I noticed a couple of weeks ago that I had totally stopped watching The Daily Show. So I went back and watched a week of it. It’s still quite a funny show. But it is nothing you won’t see on countless other late night talk shows. There is nothing insightful about it. And I say this as one who had my problems with the show under Jon Stewart. I agree with Emmett Rensin in The Smug Style in American Liberalism. There was always a problem with it trying to be non-ideological and thinking that policy fights were really just a question of everyone accepting what the facts are.
But the new show with Trevor Noah is just an exercise is triviality. I have to question the idea of giving the show to a recent immigrant, given the tendency to see one’s new locale as charming and benign. And the United States is really not either of those things. Or at least not things that make for good social satire. Another problem may be his age. Certainly, John Oliver seems to be more in the tradition of Jon Stewart, and he is both older and less of a newcomer to the nation.
Oliver definitely is continuing the smug style of liberalism. But that’s not necessarily a bad thing. As I’ve noted in the past, when Jon Stewart hosted The Daily Show, I may have had problems with it but I watched it every day. And John Oliver’s long segments on Last Week Tonight are incredible. His most recent was an excellent example, but also telling because it isn’t about politics at all. It’s about scientific studies and the terrible job that the media does in discussing them. Check it out:
This is an old problem in statistics. If you do the same study enough times, you will occasionally get a study that finds something that is incorrect. This is something that drives me crazy about the way polls are presented. I often hear things like, “Candidate A and B are in a statistical tie.” This is because the two candidates are closer than the margin of error. But this is meaningless. The margin of error is just a measure of how many people were sampled. No one poll is very meaningful, although it might by chance be correct.
The reason that the smug style of liberalism is really not a problem to me is because our society is so out of kilter that just getting the facts right is a big deal. It reminds me of what I said about Paul Krugman years ago: he’s a lot more conservative than I am and I look forward to the day that I start disagreeing with him. That day is at hand, of course. Just check out his recent blog post, The Facts Have A Well-Known Center-Left Bias — a clear case of false equivalence.

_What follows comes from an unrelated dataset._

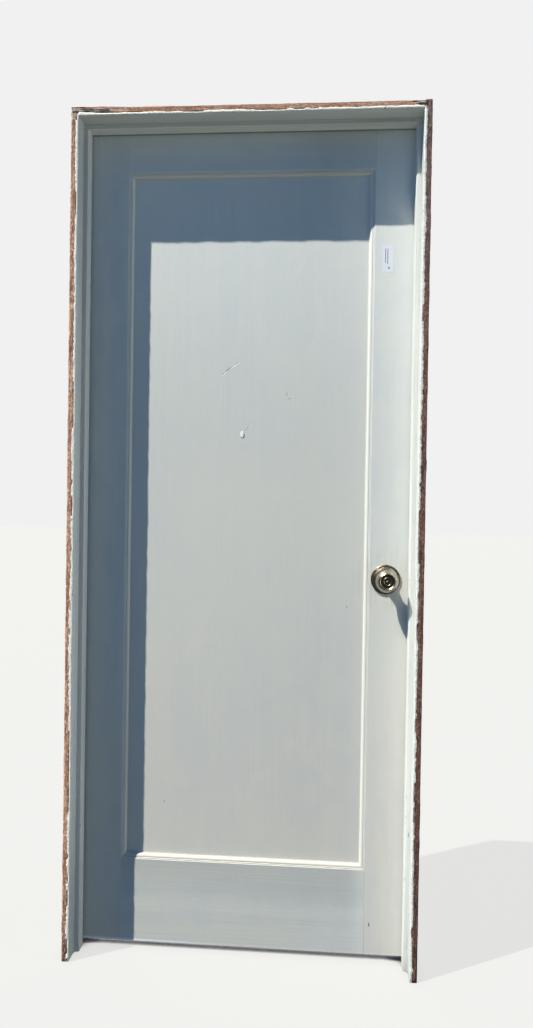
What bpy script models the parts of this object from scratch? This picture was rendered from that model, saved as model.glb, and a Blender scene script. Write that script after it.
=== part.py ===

But it is sad to see The Daily Show sink even below the smug style. It isn’t helped by the fact that Noah now has Donald Trump to slam night after night. It does make me wonder what will happen once Donald Trump goes away and Noah doesn’t have permission to go after so much else that is just as dangerous, but perhaps not as obviously so.
It’s sad to say, but I miss Jon Stewart’s smug style of non-ideological liberalism. I can’t imagine a day in my lifetime that we won’t need it.
I had long stretches where I didn’t watch the Daily Show because it was pretty repetitive. It is the same reason that the media is hyping Trump. Or it was until it found out he likes to pretend to be other people. Anyway, there is only so many ways you can complain about how awful the Republicans are before it gets boring.
And a great deal of the time I thought his attacks on liberals were because he thought he ought to attack, not because they had done something wrong.
Trevor Noah is taking it back to the way The Daily Show was under Craig Kilborn. Funny but not important.
Yes, he is silly the way that Kilborn was. I actually liked Kilborn’s talk show as long as it was on. I agree about about Stewart attacking Democrats just so he could say he wasn’t biased. It often seemed really forced. He was at his best attacking Fox News — far better than Media Matters!
I like Media Matters but they are not funny. Funny makes horrible depressing news tolerable.
Media Matters is a great resource. It’s amazing that they drive the conservative movement crazy, just by posting what they say without comment.
The article is interesting, even if I don’t quite buy every premise it assumes. For example, Rensin keeps referring to hipster professionals in Brooklyn, which is not exactly representative of liberals in other places/circumstances. (It’s how Fox/hate radio portray us all as being.) And more importantly the story of how labor and the left began to separate is more complex than he describes it (while he gets right what he includes, there’s more to the story.)
I suspect for a large number of party elites though his characterization is correct (the same TED talks attendees T. Frank lambastes . . . or pure conmen like this guy.) But I’m not exactly sure what to do about it besides what people like Elizabeth are already doing to rebuild the grassroots.
I don’t accept everything in that article either. But I do that part of it that I referenced. But there is something to the conservative critique of liberals. It’s just, as you say, a small part of us. But the bigger problem is this idea that we are non-ideological. Those who think that just think it because what they want is in the middle.